But there’s another path: taking the generative power into your own hands by running open-source models like Stable Diffusion directly on your personal computer. This approach offers unparalleled control, customization, and privacy, but it comes with its own set of requirements and challenges. Let’s dive into the world of local AI image generation.
Why Run Locally? The Allure of Control
Opting for a local Stable Diffusion setup unlocks several key advantages:
- Unmatched Control & Customization: You have full access to generation parameters (steps, guidance scale, samplers). More importantly, you can tap into a vast ecosystem of community-created models (checkpoints fine-tuned for specific styles like photorealism, anime, fantasy), LoRAs (smaller files adding specific characters or artistic styles), embeddings, and powerful extensions like ControlNet for precise composition or pose guidance.

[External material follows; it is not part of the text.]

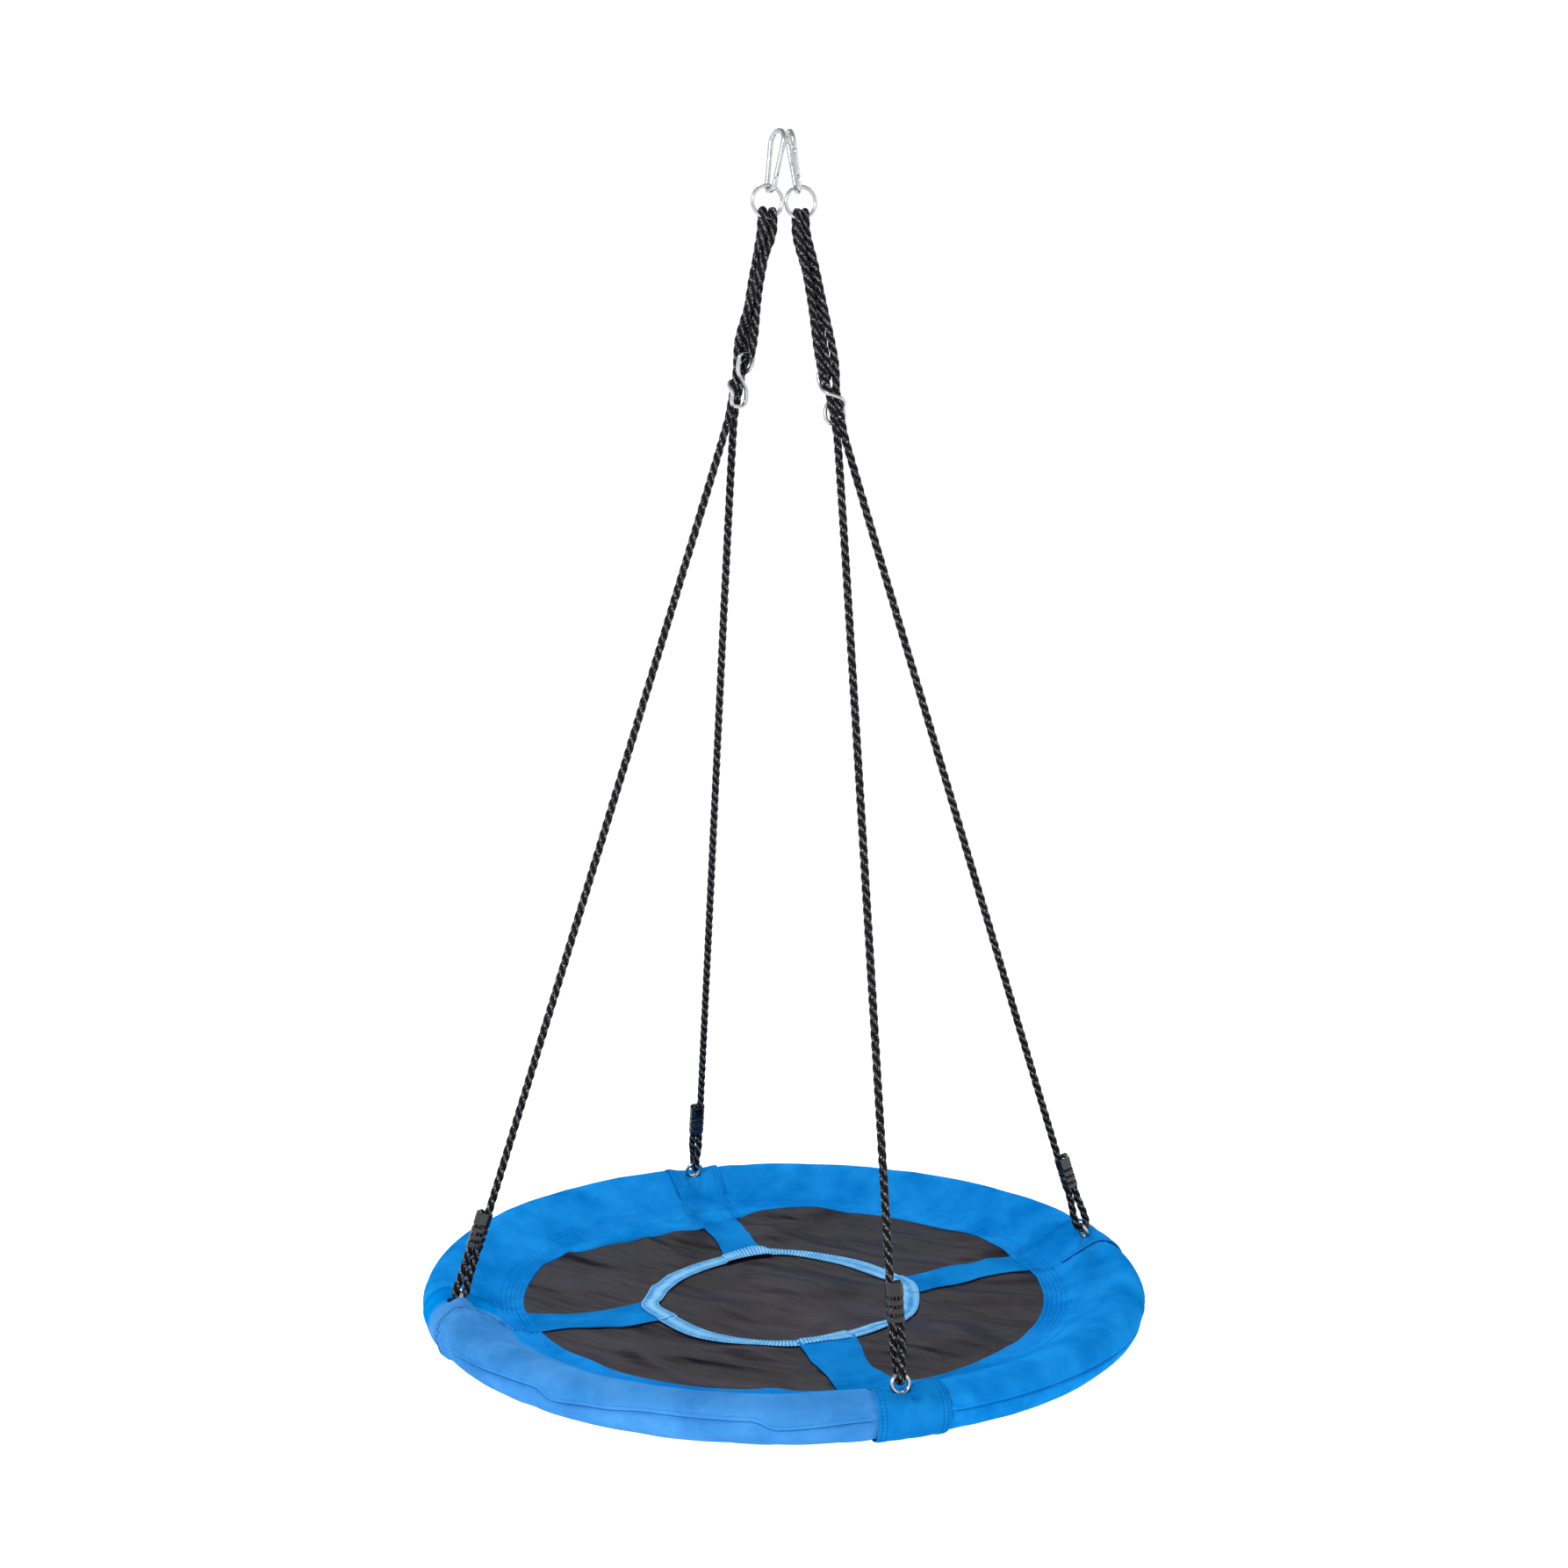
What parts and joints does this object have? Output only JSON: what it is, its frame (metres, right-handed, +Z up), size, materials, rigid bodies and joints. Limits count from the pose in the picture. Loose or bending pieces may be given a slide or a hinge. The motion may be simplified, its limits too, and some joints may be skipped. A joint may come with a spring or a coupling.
{
  "type": "saucer nest swing",
  "caption": "Round padded saucer swing: blue rim, dark cloth seat, looped black ropes with adjusters, welded rings and snap hooks.",
  "frame": {"origin": "the hanging point, where the two snap hooks' top bows bear on the hanger", "axes": "+Z up along the line of hang; X along the row of the two rings and through the left and right eye bolts; the seat swings fore and aft along Y"},
  "size_m": [1.0012, 1.0012, 1.6116],
  "materials": {
    "zinc_steel": "bright zinc plate",
    "clamp_plastic": "moulded, glossy",
    "black_rope": "twisted polyethylene rope",
    "frame_steel": "powder coat, hidden in the rim",
    "white_foam": "closed-cell foam, hidden in the rim",
    "dark_cloth": "coated Oxford cloth, dark grey",
    "blue_webbing": "ribbed webbing",
    "blue_cloth": "Oxford cloth, blue"
  },
  "bodies": {
    "snap_hooks": {"hook_body_left": "zinc_steel", "hook_body_right": "zinc_steel", "hook_pin_left": "zinc_steel", "hook_pin_right": "zinc_steel"},
    "gate_left": {"hook_gate_left": "zinc_steel", "hook_spring_left": "zinc_steel"},
    "gate_right": {"hook_gate_right": "zinc_steel", "hook_spring_right": "zinc_steel"},
    "rings": {"ring_left": "zinc_steel", "ring_right": "zinc_steel"},
    "seat_and_ropes": {"adjuster_left": "zinc_steel", "adjuster_right": "zinc_steel", "bolt_nuts": "zinc_steel", "bolt_washers": "zinc_steel", "eye_bolt_back": "zinc_steel", "eye_bolt_front": "zinc_steel", "eye_bolt_left": "zinc_steel", "eye_bolt_right": "zinc_steel", "foam_sleeve_back_left": "white_foam", "foam_sleeve_front_right": "white_foam", "foam_sleeve_left_front": "white_foam", "foam_sleeve_right_back": "white_foam", "frame_tube_back_left": "frame_steel", "frame_tube_front_right": "frame_steel", "frame_tube_left_front": "frame_steel", "frame_tube_right_back": "frame_steel", "rim_band_back": "blue_cloth", "rim_band_front": "blue_cloth", "rim_band_left": "blue_cloth", "rim_band_right": "blue_cloth", "rim_cover_back_left": "blue_cloth", "rim_cover_front_right": "blue_cloth", "rim_cover_left_front": "blue_cloth", "rim_cover_right_back": "blue_cloth", "rope_clamp_back": "clamp_plastic", "rope_clamp_front": "clamp_plastic", "rope_clamp_left": "clamp_plastic", "rope_clamp_right": "clamp_plastic", "rope_left": "black_rope", "rope_right": "black_rope", "seat_border": "blue_cloth", "seat_cloth": "dark_cloth", "seat_spoke_back": "blue_cloth", "seat_spoke_front": "blue_cloth", "seat_spoke_left": "blue_cloth", "seat_spoke_right": "blue_cloth", "webbing_ring": "blue_webbing"}
  },
  "joints": [
    {"name": "gate_hinge_left", "type": "hinge", "parent": "snap_hooks", "child": "gate_left", "pos_m": [-0.01408, -0.00991, -0.05633], "axis": [-0.954, -0.2556, 0.1565], "range_deg": [0, 28], "stiffness_Nm_per_rad": 0.4, "springref_deg": -11.46},
    {"name": "gate_hinge_right", "type": "hinge", "parent": "snap_hooks", "child": "gate_right", "pos_m": [0.0158, -0.01021, -0.05605], "axis": [-0.9832, 0.086, -0.1612], "range_deg": [0, 28], "stiffness_Nm_per_rad": 0.4, "springref_deg": -11.46},
    {"name": "ring_swing", "type": "hinge", "parent": "snap_hooks", "child": "rings", "pos_m": [0, 0, -0.06799], "axis": [1, 0, 0], "range_deg": [-50, 50]},
    {"name": "rope_swing", "type": "hinge", "parent": "rings", "child": "seat_and_ropes", "pos_m": [0, 0, -0.10849], "axis": [1, 0, 0], "range_deg": [-15, 15]}
  ]
}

- Total Privacy: Your prompts and generated images stay entirely on your machine. Nothing is sent to or stored on third-party servers.
- Cost-Effective (Long Term): After the initial hardware investment, you can generate thousands of images without per-image fees or recurring subscriptions (aside from your electricity bill!).
- Offline Capability: Once you’ve downloaded the necessary software and models, you can generate images even without an internet connection.
- Community Innovation at Your Fingertips: The open-source nature means rapid development and a huge variety of tools and models shared freely by the community.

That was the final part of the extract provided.